NEW YORK - The newly founded
Indo-American Arts Council announces a special screening of internationally
renowned director Deepa Mehta's fourth feature film, Earth, on
Wednesday, September 9, 1998 at 6 p.m. at the Manhattan Twin Theatre,
220 East 59th Street (between 2nd and 3'd Avenues).
Earth, based on Bapsi Sidhwa's critically acclaimed novel, Cracking
India, is the second film in Mehta's trilogy of the elements,
Fire, Earth, and Water. Set during the division of the South Asian
subcontinent into India and Pakistan in 1947, Earth is a story
about the destruction of innocence in the name of nationalism
and religion. Massacres co-exist with a luminous love story, betrayals
of friendship walk alongside individual heroics, riots and kidnappings
open innocent eyes to the
unscrupulous nature of desire.
Deepa Mehta began her cinematic career writing scripts for children's
films.
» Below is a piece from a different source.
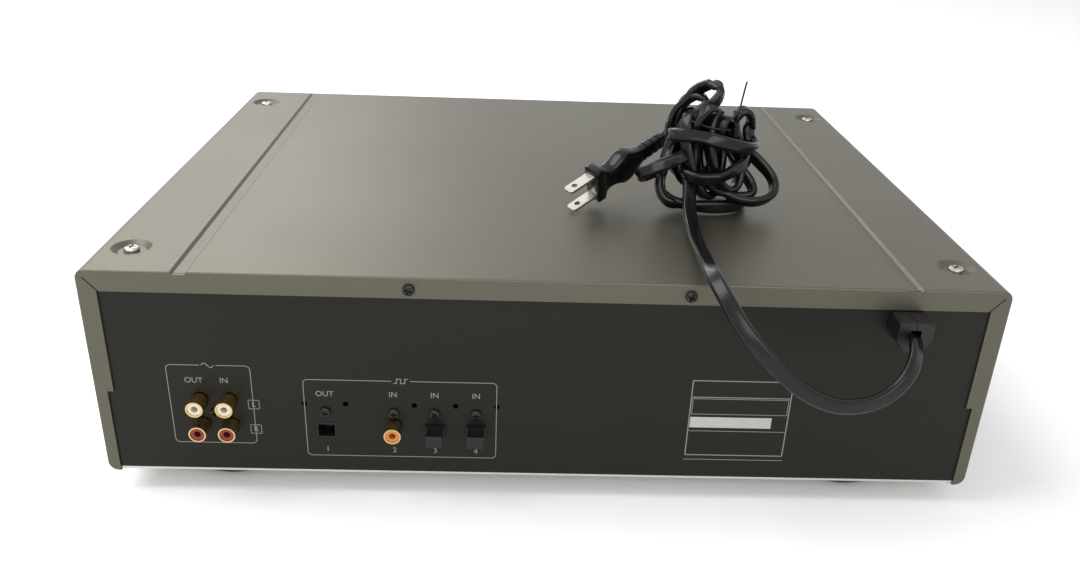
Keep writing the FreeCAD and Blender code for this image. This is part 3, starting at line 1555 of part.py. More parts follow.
def cartridge_holder():
    """A sheet tray that takes the cartridge, with openings for the drive below and the head above."""
    half = "Sizes.holder_width / 2"
    sheet = "Sizes.holder_sheet"
    past = "Sizes.cut_margin"
    y = holder_span()
    low = "Places.holder_low"
    top = "Places.holder_top"
    behind = f"{y[1]} + {past}"
    whole = box("holder_whole", (f"-({half})", half), y, (low, top))
    cavity = box("holder_cavity", around(0, "Sizes.cartridge_gap_width / 2"),
                 (f"{y[0]} - {past}", f"{y[1]} - {sheet}"),
                 around("Places.slot_z", "Sizes.cartridge_gap_height / 2"))
    below = box("holder_low_window", around(0, "Sizes.low_window_half"),
                ("Places.spindle_y - Sizes.low_window_front", behind), (f"{low} - {past}", f"{low} + {sheet}"))
    above = box("holder_top_window", around(0, "Sizes.top_window_half"),
                ("Places.spindle_y - Sizes.top_window_front", behind), (f"{top} - {sheet}", f"{top} + {past}"))
    gate = box("holder_rear_gate", around(0, "Sizes.top_window_half"), (f"{y[1]} - {sheet} - {past}", behind),
               (f"{low} - {past}", f"{top} + {past}"))
    tray = cut("holder_tray", whole, cavity, below, above, gate)
    reach = half, f"{half} + Sizes.guide_pin_length"
    pins = [rod("holder_pin", "x", (at, "Places.slot_z"), reach, "Sizes.guide_pin_radius")
            for at in guide_pin_places()]
    return fuse("cartridge_holder", tray, *pins)


def load_slider():
    """The cam plate beside the holder: two sloping slots, and a rack along its top edge."""
    top = "Places.holder_top"
    slope = "Sizes.holder_rise / Sizes.cam_travel"
    half_high = f"(Sizes.guide_pin_radius + Sizes.slot_clearance) * sqrt(1 + ({slope}) ^ 2)"
    overrun = "Sizes.slot_overrun"
    near_z = around(f"Places.slot_z + {overrun} * {slope}", half_high)
    far_z = around(f"Places.slot_z - Sizes.holder_rise - {overrun} * {slope}", half_high)
    slots = []
    for start in guide_pin_places():
        near = f"{start} + {overrun}"
        far = f"{start} - Sizes.cam_travel - {overrun}"
        slots.append([(far, far_z[0]), (near, near_z[0]), (near, near_z[1]), (far, far_z[1])])
    low = "Places.plate_top + Sizes.side_gap"
    x = "Places.cam_x", "Places.cam_x + Sizes.cam_sheet"
    outline = rectangle(around("Places.spindle_y", "Sizes.cam_half"), (low, f"{top} - Sizes.gear_tooth"))
    plate = prism("slider_plate", "x", x, outline, slots)
    pitch = f"2 * pi * Sizes.gear_radius / {GEAR_TEETH}"
    root_z = f"{top} - 2 * Sizes.gear_tooth"
    teeth = []
    for number in range(-RACK_HALF_TEETH, RACK_HALF_TEETH + 1):
        middle = f"Places.spindle_y + {number} * {pitch}"
        root = around(middle, f"{pitch} * {ROOT_SHARE}")
        tip = around(middle, f"{pitch} * {TIP_SHARE}")
        outline = [(root[0], root_z), (root[1], root_z), (tip[1], top), (tip[0], top)]
        teeth.append(prism("rack_tooth", "x", x, outline))
    return fuse("load_slider", plate, *teeth)


def loading_gear():
    """A toothed gear on the loading motor's shaft; its tips pass just over the slider's rack."""
    root = "Sizes.gear_radius - Sizes.gear_tooth"
    tip = "Sizes.gear_radius"
    corners = (-ROOT_SHARE, root), (-TIP_SHARE, tip), (TIP_SHARE, tip), (ROOT_SHARE, root)
    outline = []
    for number in range(GEAR_TEETH):
        for share, radius in corners:
            turn = 360 * (number + share) / GEAR_TEETH
            outline.append((f"({radius}) * cos({turn})", f"({radius}) * sin({turn})"))
    x = "Places.cam_x", "Places.cam_x + Sizes.cam_sheet + Sizes.gear_overhang"
    bore = "Sizes.small_shaft_radius + Sizes.rod_clearance"
    gear = prism("loading_gear", "x", x, outline, rings=[(0, 0, bore)])
    put(gear, y="Places.spindle_y", z="Places.gear_z")
    return gear


# Cord

def cord_radius():
    return (value("Sizes.cord_width") + value("Sizes.cord_thickness")) / 4


def rounded_path(points):
    """Straight runs joined by tangent arcs, each as large as its two runs allow."""
    spots = [Vector(*point) for point in points]
    edges = []
    start = spots[0]
    radii = []
    for before, spot, after in zip(spots, spots[1:], spots[2:]):
        turn = (spot - before).getAngle(after - spot)
        run = min((spot - before).Length, (after - spot).Length)
        radius = CORNER_SHARE * run / math.tan(turn / 2)
        first, middle, last = corner_ends(before, spot, after, radius)
        edges.append(Part.LineSegment(start, first).toShape())
        edges.append(Part.Arc(first, middle, last).toShape())
        radii.append(round(radius, 1))
        start = last
    edges.append(Part.LineSegment(start, spots[-1]).toShape())
    return Part.Wire(edges), radii


def cord_tube(name, points, radius):
    path, radii = rounded_path(points)
    circle = Part.Circle(Vector(*points[0]), Vector(*points[1]) - Vector(*points[0]), radius)
    shape = path.makePipeShell([Part.Wire(circle.toShape())], True, False)
    expected = math.pi * radius ** 2 * path.Length
    print(f"{name}: length {path.Length:.1f}, radii {radii}, volume {shape.Volume / expected:.4f} of expected")
    item = document.addObject("Part::Feature", name)
    item.Shape = shape
    return item


def cord_bundle():
    """The hank's outer shape, standing on the cover."""
    sections = []
    for rise, x, y, half_x, half_y in HANK_LEVELS:
        section = document.addObject("Part::Ellipse", "hank_section")
        bind(section, MajorRadius=half_x, MinorRadius=half_y)
        put(section, x=x, y=y, z=f"Places.case_top + {rise}")
        sections.append(section)
    hank = document.addObject("Part::Loft", "cord_bundle")
    hank.Sections = sections
    hank.Solid = True
    return hank


def turn_to_plug(item):
    """Swings a piece from its own axes, +X out of the plug's face, to where the plug lies."""
    item.Placement = Placement(Vector(*PLUG_FACE), Rotation(*PLUG_TURN))
    return item


def plug_body():
    """A moulded plug: a face plate, a waist, a belly and a ribbed relief round the cord."""
    back = "-Sizes.plug_length"
    profile = [
        (0, "Sizes.plug_face_half", "Sizes.plug_edge_round"),
        ("-Sizes.plug_plate", "Sizes.plug_face_half", "Sizes.plug_plate_round"),
        ("-Sizes.plug_waist_reach", "Sizes.plug_waist_half", "Sizes.plug_waist_round"),
        ("-Sizes.plug_belly_reach", "Sizes.plug_belly_half", "Sizes.plug_belly_round"),
        (back, "Sizes.plug_back_half", "Sizes.plug_back_round"),
    ]
    outline = profile + [(x, f"-{half}", rounding) for x, half, rounding in reversed(profile)]
    body = prism("plug_block", "y", around(0, "Sizes.plug_thickness / 2"), outline)
    relief_half = "Sizes.cord_thickness / 2 + Sizes.plug_relief_wall"
    relief_high = "Sizes.cord_width / 2 + Sizes.plug_relief_cover"
    end = f"{back} - Sizes.plug_relief_length"
    relief = box("plug_relief", (end, back), around(0, relief_half), around(0, relief_high))
    past = "Sizes.cut_margin"
    grooves = []
    for number in range(RELIEF_GROOVES):
        x = f"{back} - Sizes.plug_groove_start - {number} * Sizes.plug_groove_pitch"
        span = f"{x} - Sizes.plug_groove_width", x
        for side in BOTH_SIDES:
            depths = f"{relief_high} - Sizes.plug_groove_depth", f"{relief_high} + {past}"
            z = sorted((f"{side} * ({depth})" for depth in depths), key=value)
            grooves.append(box("relief_groove", span, around(0, f"{relief_half} + {past}"), z))
    return turn_to_plug(cut("plug_body", fuse("plug_whole", body, relief), *grooves))


def plug_blades():
    half = "Sizes.blade_width / 2"
    outline = [
        (0, f"-({half})"),
        ("Sizes.blade_length", f"-({half})", "Sizes.blade_round"),
        ("Sizes.blade_length", half, "Sizes.blade_round"),
        (0, half),
    ]
    made = []
    for side in BOTH_SIDES:
        z = around(f"{side} * Sizes.blade_pitch / 2", "Sizes.blade_sheet / 2")
        hole = ("Sizes.blade_hole_reach", 0, "Sizes.blade_hole")
        made.append(prism("blade", "z", z, outline, rings=[hole]))
    return turn_to_plug(group("plug_blades", *made))


# The whole deck

sizes = make_sheet("Sizes", SIZES)
places = make_sheet("Places", PLACES, formula=True)
document.recompute()

KEY = "Sizes.button_width", "Sizes.button_height"
first_cap, second_cap = optical_in_places()
white_outer, white_inner, red_outer, red_inner, coaxial_jack = jack_places()

subparts = [
    top_cover(),
    cover_top_screws(),
    cover_rear_screws(),
    rear_panel(),
    chassis_base(),
    foot_shells(),
    foot_pads(),
    rca_blocks(),
    rca_shells(),
    insulators("rca_insulators_white", (white_outer, white_inner)),
    insulators("rca_insulators_red", (red_outer, red_inner)),
    insulators("coax_insulator", (coaxial_jack,)),
    optical_out_socket(),
    optical_in_sockets(),
    optical_cap("optical_cap_1", first_cap),
    optical_cap("optical_cap_2", second_cap),
    jack_screws(),
    strain_relief(),
    front_fascia(),
    slot_flap(),
    display_window(),
    display_module(),
    front_board(),
    button("power_button", POWER_BUTTON, "Sizes.power_width", "Sizes.power_height"),
    *(button(name, at, *KEY) for name, at in TRANSPORT_BUTTONS.items()),
    knob("track_knob", TRACK_KNOB, "Sizes.track_knob_radius", "Sizes.knob_reach"),
    knob("record_level_knob", RECORD_KNOB, "Sizes.record_knob_radius", "Sizes.knob_reach"),
    knob("phones_level_knob", PHONES_KNOB, "Sizes.phones_knob_radius", "Sizes.phones_knob_reach"),
    phones_jack(),
    transformer_core(),
    transformer_windings(),
    transformer_bracket(),
    circuit_board("main_board", main_board_spans()),
    circuit_board("power_board", power_board_spans()),
    board_chips(),
    capacitors(),
    heat_sink(),
    drive_bracket(),
    drive_plate(),
    guide_rods(),
    spindle_motor(),
    turntable(),
    drive_motors(),
    lead_screw(),
    pickup_sled(),
    head_arm(),
    cartridge_holder(),
    load_slider(),
    loading_gear(),
    cord_tube("cord_lead", LEAD_ROUTE, cord_radius()),
    cord_bundle(),
    cord_tube("cord_tail", TAIL_ROUTE, cord_radius()),
    plug_body(),
    plug_blades(),
    cord_tube("cord_tie", TIE_ROUTE, value("Sizes.tie_wire")),
]
document.recompute()

for item in document.Objects:
    if "Invalid" in item.State or "Error" in item.State:
        raise RuntimeError(f"{item.Label} failed: {item.State}")
for subpart in subparts:
    if subpart.Shape.isNull() or not subpart.Shape.isValid():
        raise RuntimeError(f"{subpart.Label} has no valid shape")

os.makedirs("parts", exist_ok=True)
for subpart in subparts:
    subpart.Shape.exportStep(f"parts/{subpart.Label}.step")
print(f"{len(subparts)} sub-parts written")
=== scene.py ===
import json
import math

import bmesh
import bpy
from mathutils import Matrix, Vector


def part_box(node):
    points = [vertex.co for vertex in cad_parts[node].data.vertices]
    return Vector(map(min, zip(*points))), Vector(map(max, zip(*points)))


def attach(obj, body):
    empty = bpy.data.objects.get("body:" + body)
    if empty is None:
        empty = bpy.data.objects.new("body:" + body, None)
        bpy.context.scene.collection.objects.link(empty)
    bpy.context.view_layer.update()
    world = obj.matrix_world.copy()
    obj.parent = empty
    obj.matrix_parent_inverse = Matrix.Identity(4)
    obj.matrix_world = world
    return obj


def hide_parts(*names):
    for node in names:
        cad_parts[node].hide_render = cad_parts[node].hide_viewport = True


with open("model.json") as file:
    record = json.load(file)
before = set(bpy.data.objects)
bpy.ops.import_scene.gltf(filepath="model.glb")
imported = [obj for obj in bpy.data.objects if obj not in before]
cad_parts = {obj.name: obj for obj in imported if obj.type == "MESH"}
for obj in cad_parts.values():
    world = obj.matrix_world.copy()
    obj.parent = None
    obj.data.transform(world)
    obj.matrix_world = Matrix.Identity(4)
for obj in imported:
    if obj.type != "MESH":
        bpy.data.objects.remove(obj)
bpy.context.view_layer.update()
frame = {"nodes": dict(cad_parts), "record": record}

# Sizes are in metres; routes, sections and prints are written in millimetres and scaled by MM
MM = 0.001
DECK = "deck"
NODES = frame["nodes"]
# The rear panel's outer plane, the fascia's outer plane and the cover's top
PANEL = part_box("rear_panel")[1].y
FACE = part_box("front_fascia")[0].y
TOP = 0.122
# Points closer than this are one point, and places are compared to so many digits
SAME_POINT = 1e-6
PLACE_DIGITS = 4


# Camera, floor and light

CAMERA_LENS = 32.391
CAMERA_CLIP = 0.01
CAMERA_PLACE = (0.0195126, 0.5763808, 0.3085900)
CAMERA_TURN = (1.1312868, -0.0354657, 3.1225095)
# Name, place, target, width, height and power of each lamp
LAMPS = (
    ("key", (1.1, 0.2, 1.5), (0.1, 0, 0.1), 1.0, 1.4, 21),
    ("back", (0.90, -1.5, 1.3), (0, 0, 0.1), 1.4, 0.9, 16),
    ("fill", (-0.3, 1.9, 1.1), (0, 0, 0.06), 2.0, 1.0, 18),
)
# The world that lights dull surfaces, and the white one that the camera, gloss and glass see
LIT_WORLD = ((0.97, 0.98, 1, 1), 0.80)
SEEN_WORLD = ((1, 1, 1, 1), 1.0)
FLOOR_HALF = 3.0


def camera():
    data = bpy.data.cameras.new("camera")
    data.lens = CAMERA_LENS
    data.clip_start = CAMERA_CLIP
    eye = bpy.data.objects.new("camera", data)
    eye.location = CAMERA_PLACE
    eye.rotation_euler = CAMERA_TURN
    bpy.context.collection.objects.link(eye)
    bpy.context.scene.camera = eye


def area_light(name, at, target, width, height, power):
    data = bpy.data.lights.new(name, "AREA")
    data.shape = "RECTANGLE"
    data.size = width
    data.size_y = height
    data.energy = power
    lamp = bpy.data.objects.new(name, data)
    lamp.location = at
    lamp.rotation_euler = (Vector(target) - Vector(at)).to_track_quat("-Z", "Y").to_euler()
    bpy.context.collection.objects.link(lamp)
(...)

Her first feature film, Sam & Me, won the very first Honorable
Mention by the Critics in the Camera D'Or category of the 1991
Cannes Film Festival. Her second feature, Camilla, starring Jessica
Tandy and Bridget Fonda, had an international release in 1995,
and her third feature film, Fire, has won 14 international awards
to date. Earth features the actor, Aamir Khan, one of the most
prominent stars of contemporary Indian cinema, in the leading
role of Ice Candy Man. Khan, who established
his career with the blockbuster love story, Qayamat Se Qayamat
Tak (1988), has had a hit film every year since then, and most
recently played the celebrated role of a small town taxi driver
in Raja Hindustani (1996).
The Indo-American Arts Council is a secular, not-for-profit service
and resource organization dedicated to promoting the awareness,
creation, production, exhibition, publication, and performance
of Indian and cross cultural art forms in North America.